Data lines:

---

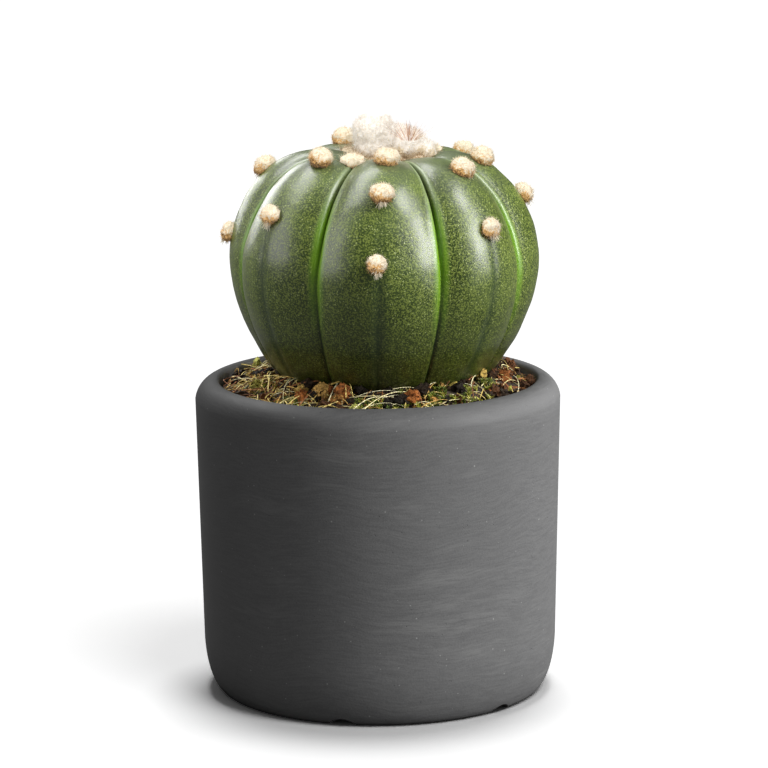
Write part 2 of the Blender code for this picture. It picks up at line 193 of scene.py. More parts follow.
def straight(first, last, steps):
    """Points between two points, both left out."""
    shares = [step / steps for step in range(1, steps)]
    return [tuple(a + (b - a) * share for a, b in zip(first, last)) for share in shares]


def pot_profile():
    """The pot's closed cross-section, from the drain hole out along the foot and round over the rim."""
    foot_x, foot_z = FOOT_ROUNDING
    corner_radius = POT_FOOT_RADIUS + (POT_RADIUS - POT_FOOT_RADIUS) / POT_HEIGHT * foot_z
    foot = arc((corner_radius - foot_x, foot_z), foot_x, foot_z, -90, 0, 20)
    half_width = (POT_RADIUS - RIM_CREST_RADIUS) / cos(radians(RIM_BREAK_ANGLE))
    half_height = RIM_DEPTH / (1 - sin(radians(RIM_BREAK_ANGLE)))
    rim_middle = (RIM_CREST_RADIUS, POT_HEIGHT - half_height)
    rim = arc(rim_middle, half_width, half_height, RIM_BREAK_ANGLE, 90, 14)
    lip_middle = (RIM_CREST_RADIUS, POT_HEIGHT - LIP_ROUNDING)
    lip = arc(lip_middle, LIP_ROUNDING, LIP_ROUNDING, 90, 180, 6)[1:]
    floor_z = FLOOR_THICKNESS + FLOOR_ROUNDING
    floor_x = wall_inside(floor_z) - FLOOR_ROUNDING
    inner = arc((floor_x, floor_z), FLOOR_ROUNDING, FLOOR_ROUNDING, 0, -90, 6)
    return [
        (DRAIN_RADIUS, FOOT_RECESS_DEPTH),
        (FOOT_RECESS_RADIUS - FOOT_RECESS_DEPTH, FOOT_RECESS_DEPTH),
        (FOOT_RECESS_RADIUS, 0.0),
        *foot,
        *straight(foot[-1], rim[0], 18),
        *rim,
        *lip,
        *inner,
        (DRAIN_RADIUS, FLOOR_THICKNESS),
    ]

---

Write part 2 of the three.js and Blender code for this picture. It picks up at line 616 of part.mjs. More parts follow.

---

Direction: Exactly the lines from the line that has "Write part 2 of the Blender" through the line that has "return [tuple(a +" are to be repeated, both included, with nothing added.

Exercise result:
Write part 2 of the Blender code for this picture. It picks up at line 193 of scene.py. More parts follow.
def straight(first, last, steps):
    """Points between two points, both left out."""
    shares = [step / steps for step in range(1, steps)]
    return [tuple(a + (b - a) * share for a, b in zip(first, last)) for share in shares]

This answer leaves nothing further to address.